Stakeholders Question Transmission Design Standards
PJM is hoping to continue developing its transmission design standards with new underground line construction guidelines, but transmission customers question their usefulness. (See “Competitive Planning Components Endorsed; Pieces Remain,” PJM Planning & Tx Expansion Advisory Committees Briefs.)
Transmission developers acknowledge the standards when they sign PJM’s designated entity agreement (DEA) to receive approval to construct a project, but the RTO does not enforce them. DEAs are required for companies assigned projects through PJM’s competitive-bidding process. Customers were concerned that the standards don’t bind the developers to any specific actions.
“It raises the question for me … is whether all underground construction should be held to the same … standard,” said Ed Tatum of American Municipal Power.
“PJM is not going to go through a checklist with the proposing entities ensuring that they considered all of … the minimum standards. It’s more for an awareness,” the RTO’s Michael Herman explained. Some of the highly detailed standards are “really beyond the scope of tracking,” he said.
“These are minimum standards,” PJM’s Sue Glatz added. “These are not the only standards that apply to transmission projects.” Transmission owners have their own, she said.
Resilience in Planning
As PJM works on factoring resilience into planning, stakeholders are hoping the new criteria will address specific issues. PJM’s Mark Sims provided an update on the RTO’s progress, which elicited questions from state advocates.
Ruth Ann Price with the Delaware Division of the Public Advocate asked about a comment PJM CEO Andy Ott made at the Grid 20/20 conference in September. Ott had said that one of PJM’s resilience goals would be to make “critical facilities less critical.” (See PJM Defends Resilience Focus as Pre-emptive, not Excessive.)
Price asked how that concept would be applied in PJM’s planning, but the RTO’s Steve Herling cautioned against jumping to conclusions.
“That’s just an example that Andy was using as to how we might visualize the problem and how we might go about solving them,” he said.
Greg Poulos, executive director the Consumer Advocates of the PJM States, was disappointed PJM isn’t specifically focused on that goal.
“I was really surprised to hear that’s not a main emphasis. I didn’t realize it was just an example and not a major project,” he said.

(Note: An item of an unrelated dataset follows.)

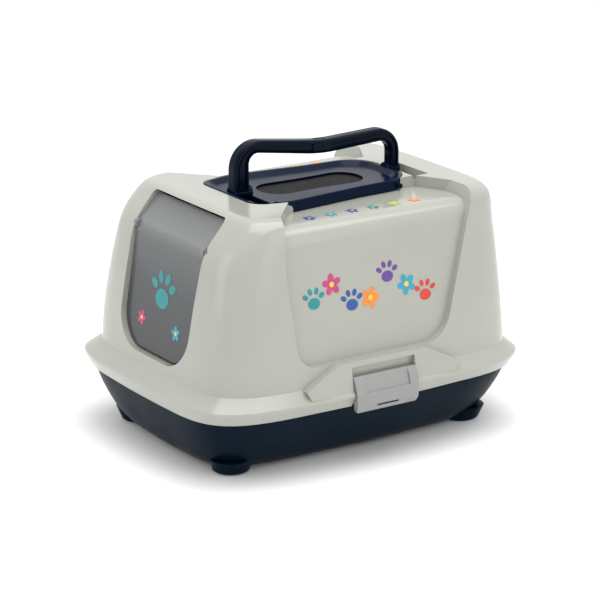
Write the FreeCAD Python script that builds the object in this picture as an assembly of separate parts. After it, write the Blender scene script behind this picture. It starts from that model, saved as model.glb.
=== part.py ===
"""Hooded cat litter box: tray, hood, swing door, filter lid, carbon filter, carry handle and side latches.

Millimetres. +Z is up, the origin is the centre of the footprint on the ground, the door faces -Y.
"""
import FreeCAD, Part
import math
import os

V = FreeCAD.Vector

# ---- driving dimensions ----
WALL = 2.7                # hood wall
TRAY_WALL = 3.0
GAP = 0.3                 # clearance between bodies
OUTLINE_POINTS = 32       # formula points on each plan outline
SPACING_OUTLINE = (165.0, 220.0, 6.5)   # half width, half length and squareness of a typical outline

# tray: (height, half width, half length, squareness)
TRAY_SECTIONS = [(5.0, 130.0, 198.0, 4.8), (7.3, 137.0, 205.5, 5.0), (12.8, 143.5, 212.0, 5.2),
                 (45.0, 165.5, 230.5, 5.4), (81.0, 183.3, 241.2, 5.4), (94.0, 185.2, 243.2, 5.4)]
LIP_Z = 94.0
LIP_TOP = 97.0
LIP_HALF = (188.3, 245.4)
FOOT_X, FOOT_Y = 113.0, 178.0
FOOT_R = 24.0
FOOT_TOP = 18.0

# hood rim: (height, half width, half length)
RIM_POWER = 5.4
RIM_BOTTOM = (80.8, 187.7, 245.4)
RIM_BULGE = (95.0, 196.0, 251.0)
RIM_SHOULDER = (98.5, 196.0, 251.0)
RIM_STEP_Z = LIP_TOP + GAP

# hood: (height, half width, front, rear, squareness, roof share of the normal, front shift, tilt share)
HOOD_SECTIONS = [(112.5, 182.0, -228.5, 234.5, 5.7, 0.0, 1.0, 0.0),
                 (170.0, 174.0, -220.0, 227.2, 6.9, 0.0, 1.0, 0.0),
                 (230.0, 165.5, -208.8, 221.4, 7.5, 0.0, 1.0, 0.2),
                 (272.0, 159.3, -198.6, 217.2, 7.7, 0.0, 1.1, 0.8),
                 (293.0, 156.8, -186.0, 214.8, 8.0, 0.0, 1.3, 1.0),
                 (303.7, 155.2, -176.8, 213.5, 8.0, 0.38, 1.03, 1.0),
                 (312.8, 151.8, -169.3, 210.0, 7.9, 0.71, 0.72, 1.0),
                 (318.9, 145.4, -162.6, 204.2, 7.7, 0.92, 0.5, 1.0),
                 (321.5, 135.5, -152.5, 195.0, 7.4, 1.0, 0.4, 1.0)]
WALL_HEIGHTS = [140.0, 200.0, 250.0]   # sections filled in between those
TILT_Y0 = -140.0          # the roof's height is stated here
ROOF_SLOPE = 0.003

# recess that wraps from each side wall over the roof edge
DECK_Z = 307.5
PANEL_SIDE = [(-117.0, 137.5, 26.0), (-134.0, 345.0, 4.0), (172.0, 345.0, 4.0), (103.0, 137.5, 46.0)]
PANEL_ROOF = [(58.0, -52.0), (132.0, -116.0), (260.0, -160.0), (260.0, 220.0),
              (128.0, 178.0), (58.0, 139.5)]
CORE = [(-20.0, DECK_Z, 0.0), (144.5, DECK_Z, 24.0), (173.5, 110.0, 0.0), (-20.0, 110.0, 0.0)]

# door
PIVOT_Y, PIVOT_Z = -193.0, 278.0
PIVOT_X = 84.0
PIVOT_R = 3.0
RUNNING = 0.05
DOOR_T = 2.6
DOOR_LOW = (-218.6, 128.0)
DOOR_HIGH = (-159.0, 312.3)
DOOR_HALF = [(84.3, 322.0, 5.0), (-84.3, 322.0, 5.0), (-80.5, 127.5, 47.0), (80.5, 127.5, 47.0)]
OPENING_HALF = [(86.3, 317.5, 6.0), (-86.3, 317.5, 6.0), (-82.6, 125.0, 48.0), (82.6, 125.0, 48.0)]
FRAME_T = 2.4             # door frame flange
FRAME_DEPTH = 10.0

# lid
LID_BOTTOM = DECK_Z + GAP
LID_RIM = 322.5
LID_FLOOR = 317.4
LID_WALL = 2.6
LID_OUTLINE = [(66.0, -112.0, 24.0), (79.0, -62.0, 60.0), (66.0, 50.0, 120.0), (63.0, 136.0, 44.0),
               (-63.0, 136.0, 44.0), (-66.0, 50.0, 120.0), (-79.0, -62.0, 60.0), (-66.0, -112.0, 24.0)]
WINDOW = [(30.5, -61.0, 27.0), (27.5, 16.0, 160.0), (30.5, 91.0, 27.0),
          (-30.5, 91.0, 27.0), (-27.5, 16.0, 160.0), (-30.5, -61.0, 27.0)]
NOTCH = (-12.5, -107.0, -81.0)   # lowest x, front y, rear y of the pocket for the front leg
NOTCH_FLOOR = DECK_Z + 1.9
NUB_R = 3.2
NUB_Y, NUB_Z = 112.0, 313.5

# carbon filter
FILTER_HALF_X = 39.0
FILTER_Y = (-71.0, 101.0)
FILTER_T = 6.6
FILTER_R = 18.0
VENT_COUNT = 11
VENT_PITCH = 14.5
VENT_SIZE = (62.0, 6.0)

# carry handle, outlines in the length-height plane: (y, z, radius)
HINGE_Z = 320.0
HANDLE_T = 20.0
HANDLE_OUTER = [(-105.0, HINGE_Z, 0.0), (-103.5, 391.0, 36.0), (28.0, 373.6, 220.0),
                (151.0, 378.0, 34.0), (150.5, HINGE_Z, 0.0)]
HANDLE_INNER = [(136.6, HINGE_Z, 0.0), (136.8, 360.6, 17.0), (28.0, 355.3, 220.0),
                (-82.0, 371.8, 13.0), (-81.6, HINGE_Z, 0.0)]
STUD_R = 3.4
BAND_Y = (14.0, 43.0)
BAND_T = 1.6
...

PJM staff asked for patience in developing a plan.
“Traditional power flows are well understood. They haven’t changed much over time, those metrics. But for resilience, we’re creating brand new metrics,” Sims explained. “I think the approach is to set a longer timeline … but we’re still very much working on the technical side of things.”
Interconnection Webpage Gets a Facelift
PJM has redesigned its webpage for the interconnection queue to incorporate more information. PJM’s Tawnya Luna unveiled the new look, explaining that it includes new county-level and megawatt filters. Users will be able to save a list of projects and receive weekly or monthly updates on them via email.

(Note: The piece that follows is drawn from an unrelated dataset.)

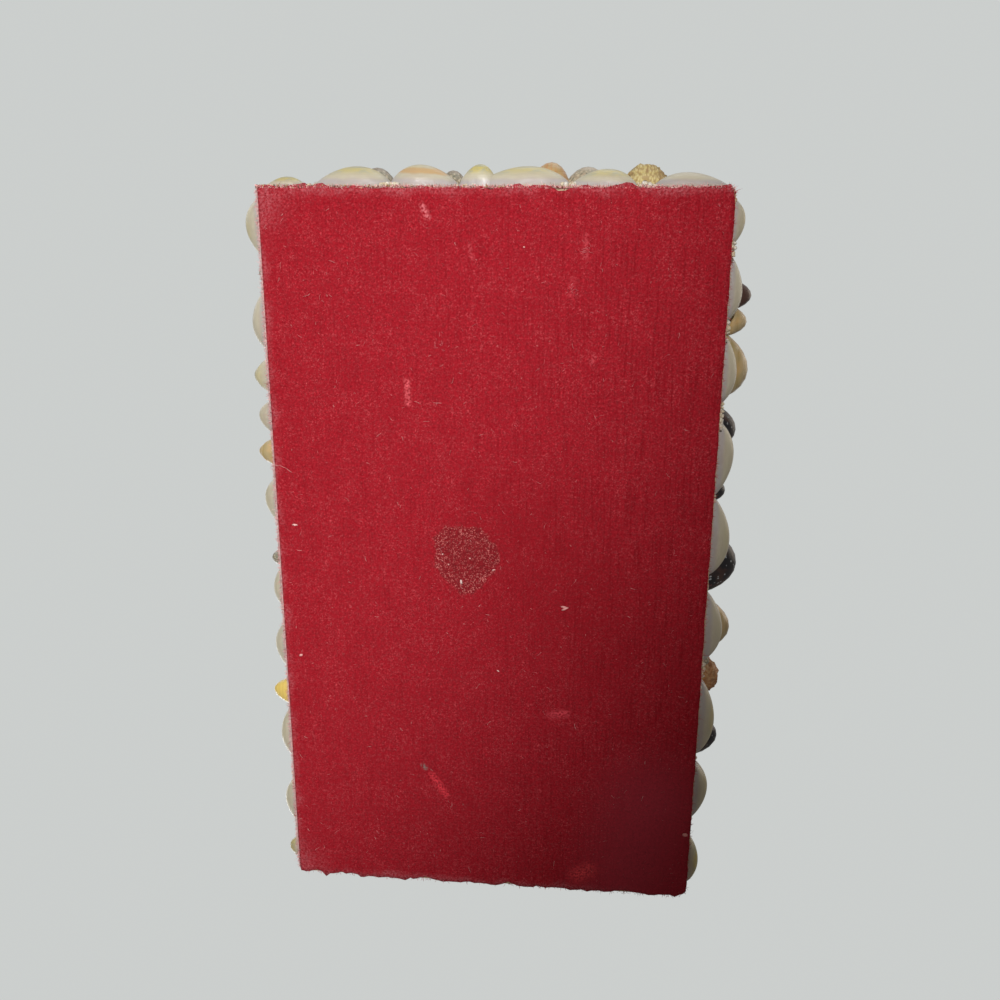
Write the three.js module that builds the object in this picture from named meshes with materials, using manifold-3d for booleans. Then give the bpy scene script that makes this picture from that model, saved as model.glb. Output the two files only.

The site will change over in late October. PJM is seeking feedback for future revisions, Luna said.
How Immediate is Immediate?
Transmission customers and merchant transmission developers joined together at last week’s meeting of the Transmission Expansion Advisory Committee to raise concerns about PJM’s categorization of “immediate need” projects.
The debate began when Sims described modifications that will raise the costs of a project in Dominion Energy’s territory. The b2361 project northeast of Fairfax City, Va., originally ran about 4.5 miles from the Idylwood substation to a new Scott’s Run substation and was expected to cost about $32 million. But that plan ran into siting issues at Scott’s Run. The project’s scope has been expanded to instead rebuild the Tysons substation and run the line there for a total cost of at least $111.7 million. The project’s in-service date has also been moved back five years to 2022.
Mark Ringhausen with Old Dominion Electric Cooperative said the changes should warrant including the project in PJM’s competitive bidding processes for transmission projects that were developed through FERC Order 1000, but Dominion’s Ronnie Bailey disagreed.
“I don’t think an Order 1000 process would get us to a better answer,” he said.
Sims said the project has already been approved for construction by PJM’s Board of Managers.
“We’re changing to scope for it,” he said.
“This seems a little different than a routine scope change because it’s a five-year scope change,” said LS Power’s Sharon Segner. “Delaying the in-service date by five years would clearly put this project not in ‘immediate need.’ … We would encourage this immediate-need designation process to not be a rubber stamp process.”
PJM’s Tariff requires that “immediate need” projects must be in service within three years. But Sims clarified that the designation refers to when the project is needed, not when it will be in service.
John Farber with the Delaware Public Service Commission brought up the issue again later in the meeting during a discussion of projects in Public Service Electric and Gas’ territory.
“Really, it’s a ‘wanted by’ date, and the ‘required date’ is when it actually goes into service?” he asked.
Sims said the “required in-service date” is when the project is needed, but that date can’t always be met. He added that it’s “a little circular” to suggest competitive bidding for such projects would be faster at defining an in-service date because that wouldn’t be known until the end of the bidding process.